Search papers, labs, and topics across Lattice.
This paper introduces Semantic-Augmented DRL (SA-DRL), a framework that leverages LLMs to improve UAV deployment in VANETs by providing semantic understanding of road topology. They transform a general-purpose LLM into a domain-specific topology expert using a four-stage pipeline and inject its reasoning into a PPO agent via a Logit Fusion mechanism. Results show that SA-PPO significantly outperforms existing methods in connectivity and energy efficiency, achieving comparable performance with only 26.6% of the training episodes.
Forget blind exploration: injecting LLM-derived semantic understanding into DRL dramatically boosts UAV-aided network connectivity and slashes energy consumption.

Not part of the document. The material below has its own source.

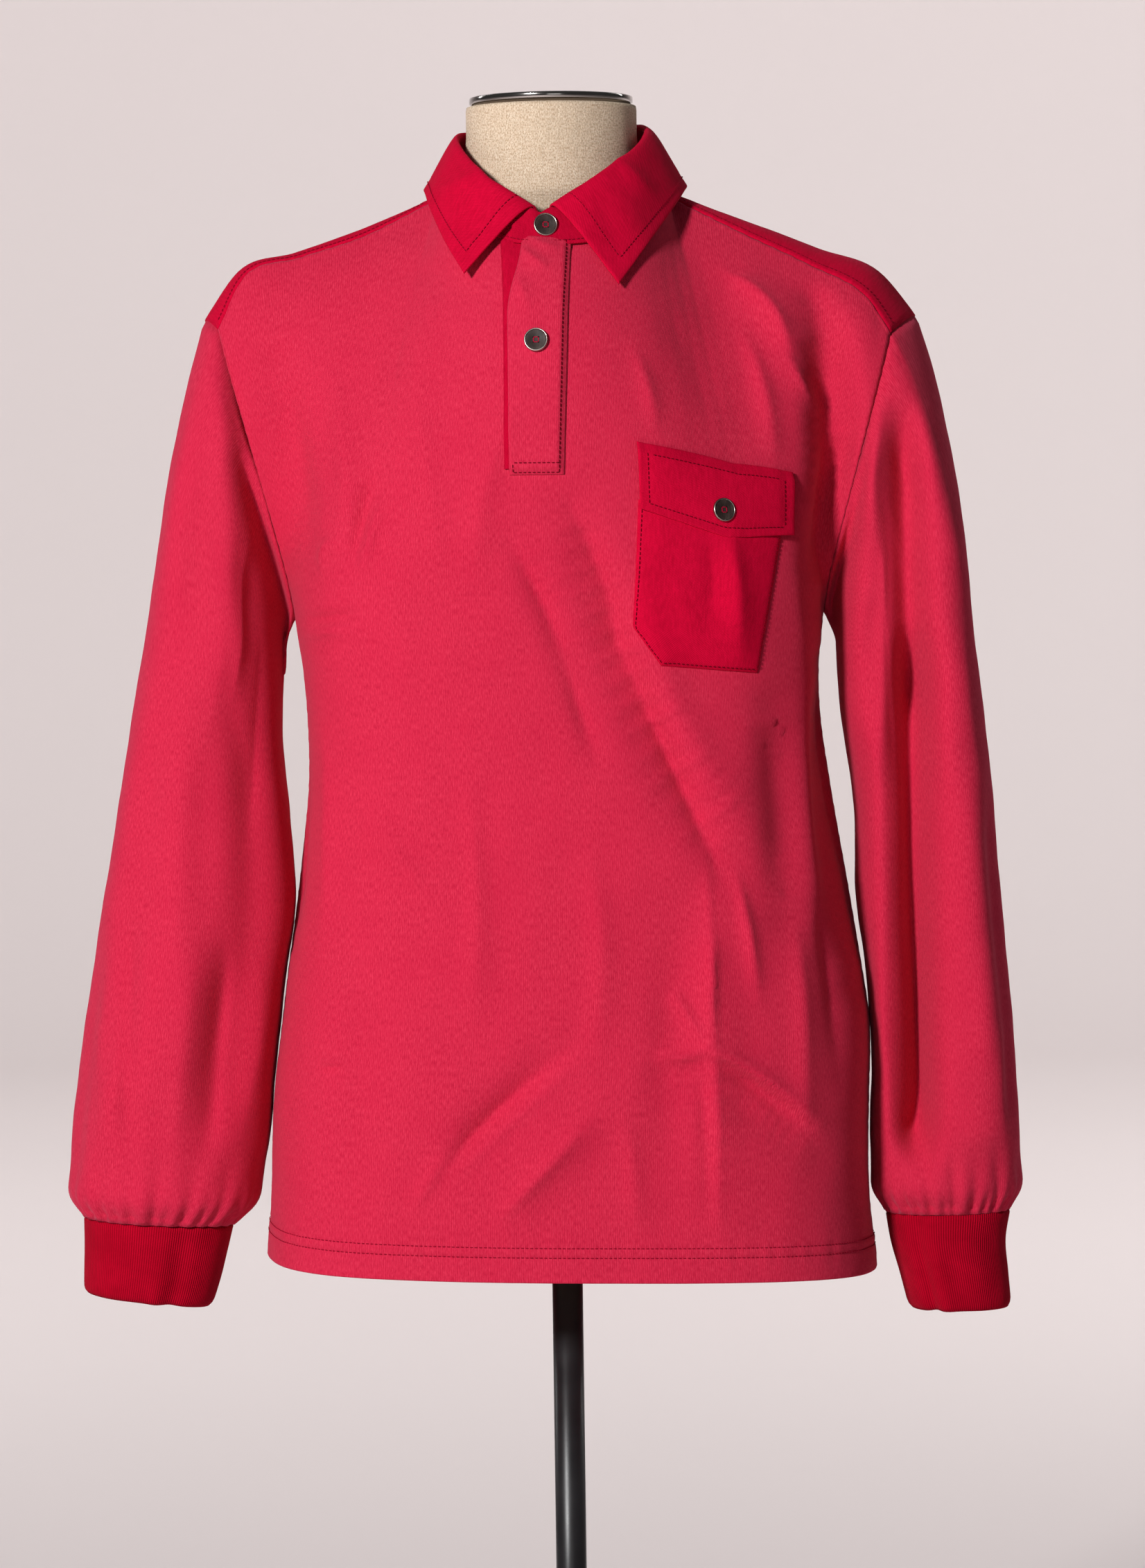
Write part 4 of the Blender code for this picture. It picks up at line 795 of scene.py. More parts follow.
def sleeve_ring(table, sign, turns, z):
    """Points round a sleeve or cuff at the given angles and heights."""
    inner, outer, front, back = np.moveaxis(read_table(table, z), -1, 0)
    wide = (outer - inner) / 2 * np.cos(turns) * (1 + SLEEVE_SQUARENESS * np.sin(turns) ** 2)
    depth = np.where(np.sin(turns) > 0, -front, back)
    y = -depth * np.sin(turns) * (1 + SLEEVE_SQUARENESS * np.cos(turns) ** 2)
    return joined(sign * ((outer + inner) / 2 + wide), y, z)


def sleeve_fold(folds, turns, z):
    """Long folds down a sleeve, by angle round it."""
    total = np.zeros(turns.shape)
    for angle, width, depth, top, bottom in folds:
        away = (np.degrees(turns) - angle + 180) % 360 - 180
        fade = ease(top - z, 0.0, 0.08) * ease(z - bottom, 0.0, 0.05)
        total += depth * fade * np.exp(-((away / width) ** 2))
    return total


def roll_line(turn):
    """Fold of the collar, by the angle from the front middle, negative to the left."""
    across = np.sin(np.radians(turn))
    ahead = np.cos(np.radians(turn))
    x = ROLL_HALF_WIDTH * across - ROLL_FRONT_SHIFT * np.maximum(ahead, 0) ** 3
    y = ROLL_CENTRE_Y - ROLL_REACH * ahead
    rise = np.where(ahead > 0, ROLL_SIDE_RISE * np.abs(across) ** 1.1, ROLL_SIDE_RISE)
    back_rise = np.where(ahead < 0, ROLL_BACK_RISE * (1 - np.abs(across)), 0)
    return joined(x, y, ROLL_FRONT_Z + rise + back_rise + ROLL_TILT * across)


def neck_at(turn):
    """Neckline by the angle from the front middle, negative to the left."""
    across = np.sin(np.radians(turn))
    ahead = np.cos(np.radians(turn))
    reach = np.where(ahead > 0, NECK_FRONT_REACH, NECK_BACK_REACH)
    rise = np.where(ahead > 0, -NECK_FRONT_DROP * ahead, -NECK_BACK_RISE * ahead)
    return joined(NECK_HALF_WIDTH * across, NECK_CENTRE_Y - reach * ahead, NECK_SIDE_Z + rise)


def stand_surface(turn, w):
    """Collar stand from just above the neckline (w 0) to the fold (w 1)."""
    foot = neck_at(turn)
    ahead = np.cos(np.radians(turn))
    top = roll_line(turn) - joined(0 * turn, 0, STAND_FRONT_DROP * ease(ahead, 0.5, 0.95))
    up = unit(top - foot)
    foot = foot + up * 2 * SEAM_GAP
    return foot + (top - foot) * np.asarray(w)[..., None]


def leaf_edge(turn):
    left = read_table(LEAF_EDGE_LEFT, np.abs(turn))
    right = read_table(LEAF_EDGE_RIGHT, np.abs(turn))
    return np.where((turn > 0)[..., None], right, left)


def leaf_surface(turn, w):
    """Collar leaf from the fold (w 0) out and down to its edge (w 1)."""
    fold = roll_line(turn)
    fold = fold + joined(0 * turn, 0, LEAF_LIFT)
    edge = leaf_edge(turn)
    out = unit(joined(fold[..., 0], fold[..., 1] - ROLL_CENTRE_Y, 0 * turn))
    fall = edge - fold
    length = np.linalg.norm(fall, axis=-1, keepdims=True)
    swing = LEAF_SWING + (LEAF_SWING_LEFT - LEAF_SWING) * ease(-turn, 30.0, 75.0)
    leave = unit(out + joined(0 * turn, 0, 0.25)) * length * swing[..., None]
    return hermite(fold, edge, leave, fall * 1.15, np.asarray(w)[..., None])


def strip(left_x, right_x, rows_z, columns):
    """Grid of a strip with its own left and right edge at each height, its top along the neckline."""
    share = np.linspace(0, 1, columns)
    x = left_x[:, None] * (1 - share) + right_x[:, None] * share
    neck_z = NECK_SIDE_Z - NECK_FRONT_DROP * np.sqrt(1 - (x / NECK_HALF_WIDTH) ** 2) - PLACKET_NECK_GAP
    up = (rows_z[:, None] - rows_z[0]) / (rows_z[-1] - rows_z[0])
    return x, rows_z[0] + (neck_z - rows_z[0]) * up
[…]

Vehicular Ad-hoc Networks (VANETs) are the digital cornerstone of autonomous driving, yet they suffer from severe network fragmentation in urban environments due to physical obstructions. Unmanned Aerial Vehicles (UAVs), with their high mobility, have emerged as a vital solution to bridge these connectivity gaps. However, traditional Deep Reinforcement Learning (DRL)-based UAV deployment strategies lack semantic understanding of road topology, often resulting in blind exploration and sample inefficiency. By contrast, Large Language Models (LLMs) possess powerful reasoning capabilities capable of identifying topological importance, though applying them to control tasks remains challenging. To address this, we propose the Semantic-Augmented DRL (SA-DRL) framework. Firstly, we propose a fragmentation quantification method based on Road Topology Graphs (RTG) and Dual Connected Graphs (DCG). Subsequently, we design a four-stage pipeline to transform a general-purpose LLM into a domain-specific topology expert. Finally, we propose the Semantic-Augmented PPO (SA-PPO) algorithm, which employs a Logit Fusion mechanism to inject the LLM's semantic reasoning directly into the policy as a prior, effectively guiding the agent toward critical intersections. Extensive high-fidelity simulations demonstrate that SA-PPO achieves state-of-the-art performance with remarkable efficiency, reaching baseline performance levels using only 26.6% of the training episodes. Ultimately, SA-PPO improves two key connectivity metrics by 13.2% and 23.5% over competing methods, while reducing energy consumption to just 28.2% of the baseline.